[Raw data]
+ + +
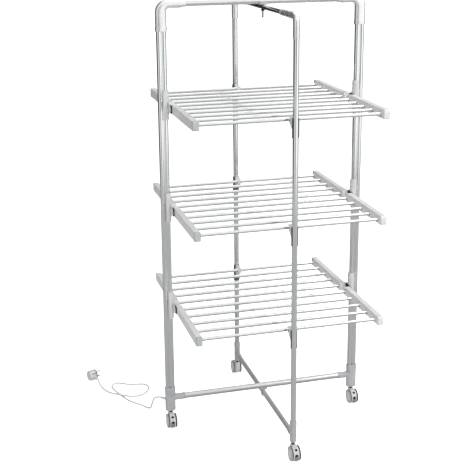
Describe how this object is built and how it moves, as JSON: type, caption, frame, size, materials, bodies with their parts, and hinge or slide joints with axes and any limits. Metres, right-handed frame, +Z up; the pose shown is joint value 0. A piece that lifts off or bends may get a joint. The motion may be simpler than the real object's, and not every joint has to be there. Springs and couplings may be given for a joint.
{
  "type": "heated clothes airer",
  "caption": "Free-standing folding tower airer on casters: a wide frame with hinged tiers of warm bars, crossed by a narrower swivelling frame, with a mains lead and plug.",
  "frame": {"origin": "on the floor, at the middle of the airer, under the pivots that join the two frames", "axes": "+Z up; +X along the wide frame, from the foot that the lead leaves to the other; -Y to the front"},
  "size_m": [0.9203, 0.8379, 1.4638],
  "materials": {
    "tube_grey": "satin silver-grey paint",
    "tube_bright": "smooth light silver paint",
    "moulding_white": "fine satin",
    "moulding_grey": "fine satin",
    "wing_white": "smooth off-white coat",
    "yoke_black": "matte",
    "wheel_grey": "matte",
    "lead_white": "soft satin"
  },
  "bodies": {
    "main_frame": {"leg_left": "tube_grey", "leg_right": "tube_grey", "top_rail": "tube_bright", "low_rail": "tube_grey", "corner_elbow_left": "moulding_white", "corner_elbow_right": "moulding_white", "foot_left": "moulding_grey", "foot_right": "moulding_grey", "top_pivot": "moulding_grey", "low_pivot": "moulding_grey", "tier1_bracket_left": "moulding_white", "tier1_bracket_right": "moulding_white", "tier2_bracket_left": "moulding_white", "tier2_bracket_right": "moulding_white", "tier3_bracket_left": "moulding_white", "tier3_bracket_right": "moulding_white", "tier1_hinge_yoke_left": "yoke_black", "tier1_hinge_yoke_right": "yoke_black", "tier2_hinge_yoke_left": "yoke_black", "tier2_hinge_yoke_right": "yoke_black", "tier3_hinge_yoke_left": "yoke_black", "tier3_hinge_yoke_right": "yoke_black", "cord_gland": "lead_white", "cord": "lead_white", "plug": "lead_white"},
    "cross_frame": {"leg_front": "tube_grey", "leg_rear": "tube_grey", "cross_top_rail": "tube_bright", "cross_low_rail": "tube_grey", "corner_elbow_front": "moulding_white", "corner_elbow_rear": "moulding_white", "foot_front": "moulding_grey", "foot_rear": "moulding_grey", "tier1_front_rest": "moulding_white", "tier1_rear_rest": "moulding_white", "tier2_front_rest": "moulding_white", "tier2_rear_rest": "moulding_white", "tier3_front_rest": "moulding_white", "tier3_rear_rest": "moulding_white"},
    "tier1_front_wing": {"tier1_front_rack": "wing_white", "tier1_front_channel": "wing_white"},
    "tier1_rear_wing": {"tier1_rear_rack": "wing_white", "tier1_rear_channel": "wing_white"},
    "tier2_front_wing": {"tier2_front_rack": "wing_white", "tier2_front_channel": "wing_white"},
    "tier2_rear_wing": {"tier2_rear_rack": "wing_white", "tier2_rear_channel": "wing_white"},
    "tier3_front_wing": {"tier3_front_rack": "wing_white", "tier3_front_channel": "wing_white"},
    "tier3_rear_wing": {"tier3_rear_rack": "wing_white", "tier3_rear_channel": "wing_white"},
    "caster_left_swivel": {"caster_left_hood": "moulding_grey"},
    "caster_left_wheel_pair": {"caster_left_wheels": "wheel_grey"},
    "caster_right_swivel": {"caster_right_hood": "moulding_grey"},
    "caster_right_wheel_pair": {"caster_right_wheels": "wheel_grey"},
    "caster_front_swivel": {"caster_front_hood": "moulding_grey"},
    "caster_front_wheel_pair": {"caster_front_wheels": "wheel_grey"},
    "caster_rear_swivel": {"caster_rear_hood": "moulding_grey"},
    "caster_rear_wheel_pair": {"caster_rear_wheels": "wheel_grey"}
  },
  "joints": [
    {"name": "cross_frame_swivel", "type": "hinge", "parent": "main_frame", "child": "cross_frame", "pos_m": [0, 0, 0.09], "axis": [0, 0, 1], "range_deg": [0, 78]},
    {"name": "tier1_front_fold", "type": "hinge", "parent": "main_frame", "child": "tier1_front_wing", "pos_m": [0, -0.026, 0.437], "axis": [-1, 0, 0], "range_deg": [0, 90]},
    {"name": "tier1_rear_fold", "type": "hinge", "parent": "main_frame", "child": "tier1_rear_wing", "pos_m": [0, 0.026, 0.437], "axis": [1, 0, 0], "range_deg": [0, 90]},
    {"name": "tier2_front_fold", "type": "hinge", "parent": "main_frame", "child": "tier2_front_wing", "pos_m": [0, -0.026, 0.778], "axis": [-1, 0, 0], "range_deg": [0, 90]},
    {"name": "tier2_rear_fold", "type": "hinge", "parent": "main_frame", "child": "tier2_rear_wing", "pos_m": [0, 0.026, 0.778], "axis": [1, 0, 0], "range_deg": [0, 90]},
    {"name": "tier3_front_fold", "type": "hinge", "parent": "main_frame", "child": "tier3_front_wing", "pos_m": [0, -0.026, 1.119], "axis": [-1, 0, 0], "range_deg": [0, 90]},
    {"name": "tier3_rear_fold", "type": "hinge", "parent": "main_frame", "child": "tier3_rear_wing", "pos_m": [0, 0.026, 1.119], "axis": [1, 0, 0], "range_deg": [0, 90]},
    {"name": "caster_left_swivel", "type": "hinge", "parent": "main_frame", "child": "caster_left_swivel", "pos_m": [-0.335, 0, 0.055], "axis": [0, 0, 1], "continuous": true},
    {"name": "caster_left_spin", "type": "hinge", "parent": "caster_left_swivel", "child": "caster_left_wheel_pair", "pos_m": [-0.335, -0.015, 0.02452], "axis": [1, 0, 0], "continuous": true},
    {"name": "caster_right_swivel", "type": "hinge", "parent": "main_frame", "child": "caster_right_swivel", "pos_m": [0.335, 0, 0.055], "axis": [0, 0, 1], "continuous": true},
    {"name": "caster_right_spin", "type": "hinge", "parent": "caster_right_swivel", "child": "caster_right_wheel_pair", "pos_m": [0.335, -0.015, 0.02452], "axis": [1, 0, 0], "continuous": true},
    {"name": "caster_front_swivel", "type": "hinge", "parent": "cross_frame", "child": "caster_front_swivel", "pos_m": [0, -0.335, 0.055], "axis": [0, 0, 1], "continuous": true},
    {"name": "caster_front_spin", "type": "hinge", "parent": "caster_front_swivel", "child": "caster_front_wheel_pair", "pos_m": [0, -0.35, 0.02452], "axis": [1, 0, 0], "continuous": true},
    {"name": "caster_rear_swivel", "type": "hinge", "parent": "cross_frame", "child": "caster_rear_swivel", "pos_m": [0, 0.335, 0.055], "axis": [0, 0, 1], "continuous": true},
    {"name": "caster_rear_spin", "type": "hinge", "parent": "caster_rear_swivel", "child": "caster_rear_wheel_pair", "pos_m": [0, 0.35, 0.02452], "axis": [1, 0, 0], "continuous": true}
  ],
  "couplings": [
    {"joint": "tier1_front_fold", "follows": "cross_frame_swivel", "ratio": 1.1538},
    {"joint": "tier1_rear_fold", "follows": "cross_frame_swivel", "ratio": 1.1538},
    {"joint": "tier2_front_fold", "follows": "cross_frame_swivel", "ratio": 1.1538},
    {"joint": "tier2_rear_fold", "follows": "cross_frame_swivel", "ratio": 1.1538},
    {"joint": "tier3_front_fold", "follows": "cross_frame_swivel", "ratio": 1.1538},
    {"joint": "tier3_rear_fold", "follows": "cross_frame_swivel", "ratio": 1.1538}
  ]
}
+ + +
[Problem description]
Pull out the lines above in which the word "with" appears.

[Answer to the task]
Describe how this object is built and how it moves, as JSON: type, caption, frame, size, materials, bodies with their parts, and hinge or slide joints with axes and any limits. Metres, right-handed frame, +Z up; the pose shown is joint value 0. A piece that lifts off or bends may get a joint. The motion may be simpler than the real object's, and not every joint has to be there. Springs and couplings may be given for a joint.
  "caption": "Free-standing folding tower airer on casters: a wide frame with hinged tiers of warm bars, crossed by a narrower swivelling frame, with a mains lead and plug.",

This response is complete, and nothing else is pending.